Sylvain Michel, responsable du département agronomie du laboratoire du centre de recherche et de développement oenoagronomique, à Suze-la-Rousse (Drôme), en partenariat avec SCPA, propose les analyses fluorimétriques et leur interprétation, en prestation de service depuis 2002, pour un coût d'environ 56 euros. ' L'intérêt de la technique est le résultat immédiat. Le vigneron peut détecter une période de stress avant l'apparition des symptômes et réaliser la correction avant que le problème ne devienne conséquent.

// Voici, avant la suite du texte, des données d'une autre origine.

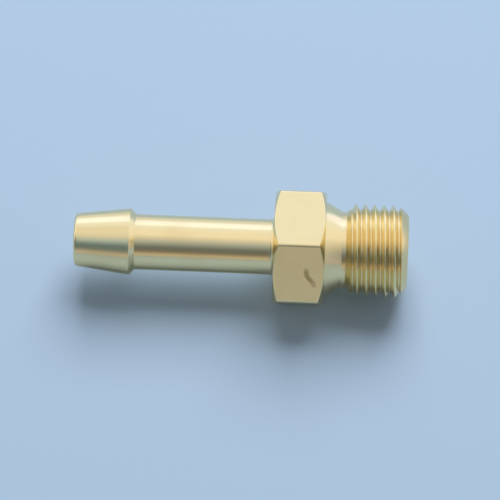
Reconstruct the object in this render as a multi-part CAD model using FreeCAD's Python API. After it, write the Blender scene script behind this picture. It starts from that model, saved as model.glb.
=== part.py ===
import FreeCAD, Part
import math
import os

# A brass hose tail, turned from one length of hexagon bar. Sizes are in mm. Its axis is X,
# with the thread end at +X and the hexagon's face on the hose side at x = 0. It lies on
# one flat of the hexagon, with +Z up.

# Hexagon bar, left at its drawn size between the two turned ends. The chamfers at both
# ends run down to a circle that lies a little inside the flats.
HEX_SIDES = 6
HEX_ACROSS_FLATS = 12.0
HEX_CORNER_RADIUS = 0.4
HEX_LENGTH = 5.5
HEX_CHAMFER_INSET = 0.1
HEX_CHAMFER_ANGLE = 30.0

# Hose side: a plain neck and one barb
NECK_DIAMETER = 6.0
NECK_LENGTH = 15.0
NECK_FILLET = 0.5
BARB_DIAMETER = 7.2
BARB_BACK_ANGLE = 45.0
BARB_CONE_LENGTH = 6.0
BARB_TIP_DIAMETER = 5.7
BARB_TIP_RADIUS = 0.4

# Thread side: a sealing cone, a relief groove and a fine metric thread, M10 x 1
SEAT_DIAMETER = 10.3
SEAT_ANGLE = 30.0
RELIEF_DIAMETER = 8.2
RELIEF_WIDTH = 0.43
THREAD_DIAMETER = 10.0
THREAD_PITCH = 1.0
THREAD_END = 14.4
THREAD_START_ANGLE = 45.0
THREAD_END_CHAMFER = 1.0
THREAD_LEAD_IN = 0.3

# Bore, drilled through from end to end
BORE_DIAMETER = 4.0
BORE_CHAMFER = 0.3

# Shape of the standard 60 degree thread, its depth and groove width as shares of the pitch
THREAD_DEPTH_SHARE = 0.6134
THREAD_GROOVE_SHARE = 0.875
THREAD_FLANK_ANGLE = 30.0

# How far a cutting tool runs past the surfaces that it leaves
TOOL_OVERRUN = 1.0
THREAD_TOOL_OVERRUN = 0.05


def slope_length(rise, angle):
    """Length along the axis of a slope that climbs by rise at this angle to the axis."""
    return rise / math.tan(math.radians(angle))


neck_radius = NECK_DIAMETER / 2
barb_radius = BARB_DIAMETER / 2
barb_tip_radius = BARB_TIP_DIAMETER / 2
hex_corner = HEX_ACROSS_FLATS / 2 / math.cos(math.pi / HEX_SIDES)
hex_face_radius = HEX_ACROSS_FLATS / 2 - HEX_CHAMFER_INSET
seat_radius = SEAT_DIAMETER / 2
relief_radius = RELIEF_DIAMETER / 2
thread_radius = THREAD_DIAMETER / 2
bore_radius = BORE_DIAMETER / 2

neck_start = -NECK_LENGTH
barb_crest = neck_start - slope_length(barb_radius - neck_radius, BARB_BACK_ANGLE)
barb_tip = barb_crest - BARB_CONE_LENGTH
hex_chamfer_depth = (hex_corner - hex_face_radius) * math.tan(math.radians(HEX_CHAMFER_ANGLE))
seat_end = HEX_LENGTH + slope_length(seat_radius - relief_radius, SEAT_ANGLE)
relief_end = seat_end + RELIEF_WIDTH
thread_start = relief_end + slope_length(thread_radius - relief_radius, THREAD_START_ANGLE)

X_AXIS = FreeCAD.Vector(1, 0, 0)


def point(x, radius):
    return FreeCAD.Vector(x, 0, radius)


def straight_runs(points):
    return [Part.makeLine(first, second) for first, second in zip(points, points[1:])]


def hexagon_bar():
    """Drawn bar over the whole length, two of its flats level, its corners rounded."""
    corners = [
        FreeCAD.Vector(barb_tip, hex_corner * math.cos(angle), hex_corner * math.sin(angle))
        for angle in [math.tau * step / HEX_SIDES for step in range(HEX_SIDES + 1)]
    ]
    length = THREAD_END - barb_tip
    bar = Part.Face(Part.makePolygon(corners)).extrude(X_AXIS * length)
    long_edges = [edge for edge in bar.Edges if edge.BoundBox.XLength > length / 2]
    return bar.makeFillet(HEX_CORNER_RADIUS, long_edges)


def hose_side_outline():
    """Barb, neck and the fillet that runs the neck into the hexagon's face."""
    fillet_start = point(-NECK_FILLET, neck_radius)
    fillet_end = point(0, neck_radius + NECK_FILLET)
    sagitta = NECK_FILLET * (1 - math.sqrt(0.5))
    fillet_middle = point(-sagitta, neck_radius + sagitta)
    runs = straight_runs([
        point(barb_tip, 0),
        point(barb_tip, barb_tip_radius),
        point(barb_crest, barb_radius),
        point(neck_start, neck_radius),
        fillet_start,
    ])
    return runs + [Part.Arc(fillet_start, fillet_middle, fillet_end).toShape()]


def hexagon_outline():
    """The two faces of the hexagon and the chamfers that take off its corners."""
    return straight_runs([
        point(0, neck_radius + NECK_FILLET),
        point(0, hex_face_radius),
        point(hex_chamfer_depth, hex_corner),
        point(HEX_LENGTH - hex_chamfer_depth, hex_corner),
        point(HEX_LENGTH, hex_face_radius),
        point(HEX_LENGTH, seat_radius),
    ])


def thread_side_outline():
    """Sealing cone, relief and the plain blank that the thread is cut into."""
    return straight_runs([
        point(HEX_LENGTH, seat_radius),
        point(seat_end, relief_radius),
        point(relief_end, relief_radius),
        point(thread_start, thread_radius),
        point(THREAD_END - THREAD_END_CHAMFER, thread_radius),
        point(THREAD_END, thread_radius - THREAD_END_CHAMFER),
        point(THREAD_END, 0),
    ])


def turned_blank():
    """What the lathe leaves of the bar, before the thread and the bore."""
    outline = hose_side_outline() + hexagon_outline() + thread_side_outline()
    outline += straight_runs([point(THREAD_END, 0), point(barb_tip, 0)])
    turning = Part.Face(Part.Wire(outline)).revolve(point(0, 0), X_AXIS, 360)
    return hexagon_bar().common(turning)


def round_barb_tip(body):
    """Rounded lip at the tip of the barb, so that it doesn't cut the hose."""
    tip_edges = [edge for edge in body.Edges if edge.BoundBox.XMax < barb_tip + BARB_TIP_RADIUS]
    return body.makeFillet(BARB_TIP_RADIUS, tip_edges)


def thread_tool():
    """Right-hand V groove, from beyond the end face back to open air over the relief."""
    root_radius = thread_radius - THREAD_DEPTH_SHARE * THREAD_PITCH
    outer_radius = thread_radius + THREAD_TOOL_OVERRUN * THREAD_PITCH
    flank_slope = math.tan(math.radians(THREAD_FLANK_ANGLE))
    crest_half_width = THREAD_GROOVE_SHARE * THREAD_PITCH / 2
    outer_half_width = crest_half_width + (outer_radius - thread_radius) * flank_slope
    root_half_width = outer_half_width - (outer_radius - root_radius) * flank_slope
    first_groove = THREAD_END - THREAD_LEAD_IN
    turns = math.ceil((first_groove - relief_end) / THREAD_PITCH)
    start = first_groove - turns * THREAD_PITCH
    height = (turns + 1) * THREAD_PITCH
    helix = Part.makeLongHelix(THREAD_PITCH, height, root_radius, 0)
    section = Part.makePolygon([
        FreeCAD.Vector(root_radius, 0, -root_half_width),
        FreeCAD.Vector(outer_radius, 0, -outer_half_width),
        FreeCAD.Vector(outer_radius, 0, outer_half_width),
        FreeCAD.Vector(root_radius, 0, root_half_width),
        FreeCAD.Vector(root_radius, 0, -root_half_width),
    ])
    groove = helix.makePipeShell([section], True, True)
    third_of_turn = FreeCAD.Rotation(FreeCAD.Vector(1, 1, 1), 120)  # brings Z to X, X to Y
    groove.Placement = FreeCAD.Placement(point(start, 0), third_of_turn)
    return groove


def bore_tool():
    """Drill through the whole length, with a countersink at the thread end."""
    start = barb_tip - TOOL_OVERRUN
    drill_length = THREAD_END + TOOL_OVERRUN - start
    drill = Part.makeCylinder(bore_radius, drill_length, point(start, 0), X_AXIS)
    sink_start = point(THREAD_END - BORE_CHAMFER, 0)
    sink_depth = BORE_CHAMFER + TOOL_OVERRUN
    sink = Part.makeCone(bore_radius, bore_radius + sink_depth, sink_depth, sink_start, X_AXIS)
    return drill.fuse(sink)


def hose_tail():
    body = round_barb_tip(turned_blank())
    body = body.cut(thread_tool())
    return body.cut(bore_tool())


os.makedirs("parts", exist_ok=True)
hose_tail().exportStep("parts/hose_tail.step")
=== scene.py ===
import bpy
import math
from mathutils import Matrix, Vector


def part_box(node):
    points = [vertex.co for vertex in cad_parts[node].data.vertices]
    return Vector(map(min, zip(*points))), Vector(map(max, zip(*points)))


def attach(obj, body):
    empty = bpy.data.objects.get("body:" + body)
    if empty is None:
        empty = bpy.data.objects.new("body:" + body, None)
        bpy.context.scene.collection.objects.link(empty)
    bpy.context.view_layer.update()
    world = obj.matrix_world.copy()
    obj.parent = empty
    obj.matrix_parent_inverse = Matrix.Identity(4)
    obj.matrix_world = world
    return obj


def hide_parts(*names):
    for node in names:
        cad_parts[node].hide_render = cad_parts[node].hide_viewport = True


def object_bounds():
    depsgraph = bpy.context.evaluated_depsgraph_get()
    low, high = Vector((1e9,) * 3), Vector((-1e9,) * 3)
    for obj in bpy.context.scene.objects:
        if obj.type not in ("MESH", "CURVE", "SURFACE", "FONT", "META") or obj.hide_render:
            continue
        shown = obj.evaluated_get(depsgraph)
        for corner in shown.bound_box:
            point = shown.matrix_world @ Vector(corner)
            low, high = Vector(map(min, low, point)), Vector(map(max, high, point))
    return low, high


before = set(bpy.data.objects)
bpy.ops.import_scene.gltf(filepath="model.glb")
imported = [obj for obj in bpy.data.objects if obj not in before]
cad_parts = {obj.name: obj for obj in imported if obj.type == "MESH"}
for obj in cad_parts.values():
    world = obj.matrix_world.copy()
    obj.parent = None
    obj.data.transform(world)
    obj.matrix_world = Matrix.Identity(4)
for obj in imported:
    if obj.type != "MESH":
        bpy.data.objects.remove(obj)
cad_low, cad_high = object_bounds()

# The bar. The hose tail is turned from one length of drawn hexagon bar, of free-cutting
# brass. Drawing leaves the six flats true and the corners between them a little rounded.
# The bar lies with one flat level, and here it ends in the relief behind the thread.
mm = 0.001
tail_low, tail_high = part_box("hose_tail")
bar_sides = 6
bar_across_flats = 2 * tail_high.z
bar_corner_radius = 0.4 * mm
bar_corner_steps = 6
bar_overhang = 1.0 * mm
relief_middle = 7.53 * mm

half_corner_angle = math.pi / bar_sides
bar_start = tail_low.x - bar_overhang
bar_length = relief_middle - bar_start


def edit(piece):
    bpy.context.view_layer.objects.active = piece
    bpy.ops.object.mode_set(mode="EDIT")


def leave_edit():
    bpy.ops.object.mode_set(mode="OBJECT")


def choose_edges(piece, wanted):
    """Select only the edges of the piece whose two ends pass the test, in edit mode."""
    bpy.ops.mesh.select_mode(type="EDGE")
    bpy.ops.mesh.select_all(action="DESELECT")
    leave_edit()
    points = piece.data.vertices
    for edge in piece.data.edges:
        edge.select = wanted(*[points[number].co for number in edge.vertices])
    edit(piece)


bpy.ops.object.select_all(action="DESELECT")
bpy.ops.mesh.primitive_cylinder_add(
    vertices=bar_sides,
    radius=bar_across_flats / 2 / math.cos(half_corner_angle),
    depth=bar_length,
    location=(bar_start + bar_length / 2, 0, 0),
    rotation=(0, math.radians(90), 0),
)
tail = bpy.context.object
tail.name = "turned_hose_tail"
bpy.ops.object.transform_apply(location=True, rotation=True, scale=True)
edit(tail)
choose_edges(tail, lambda start, end: abs(start.x - end.x) > bar_length / 2)
bpy.ops.mesh.bevel(
    offset=bar_corner_radius * math.tan(half_corner_angle),
    segments=bar_corner_steps,
)
leave_edit()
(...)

Et il n'y a pas de contrainte de date de mesure ou de prélèvement ', rapporte-t-il.
Enfin, le N-tester, de la société Hydro Agri France (Hauts-de-Seine), mesure la concentration en chlorophylle des feuilles. Cet indice chlorophyllien est corrélé à la teneur en azote. Des essais réalisés en Suisse, à la station fédérale de recherches en production de Changins en 1997, ont montré que cette méthode, non destructive, présente de bonnes corrélations avec l'azote déterminé dans les feuilles et les moûts. Pascal Guilbault rapporte qu'effectivement, les résultats du N-tester sont bien corrélés avec d'autres indices. En revanche, selon André Perraud, ' la méthode n'est pas encore finalisée. Cependant, le N-tester est un outil intéressant, car il permet de s'affranchir des variations dues aux notations visuelles '. Cet appareil est développé en grandes cultures à un prix de 1 450 euros HT, mais n'est pas encore opérationnel en viticulture.
Reste que pour beaucoup de techniciens, mis à part le diagnostic visuel, c'est le dosage de l'azote dans les moûts qui est l'indicateur le plus fiable de la nutrition azotée.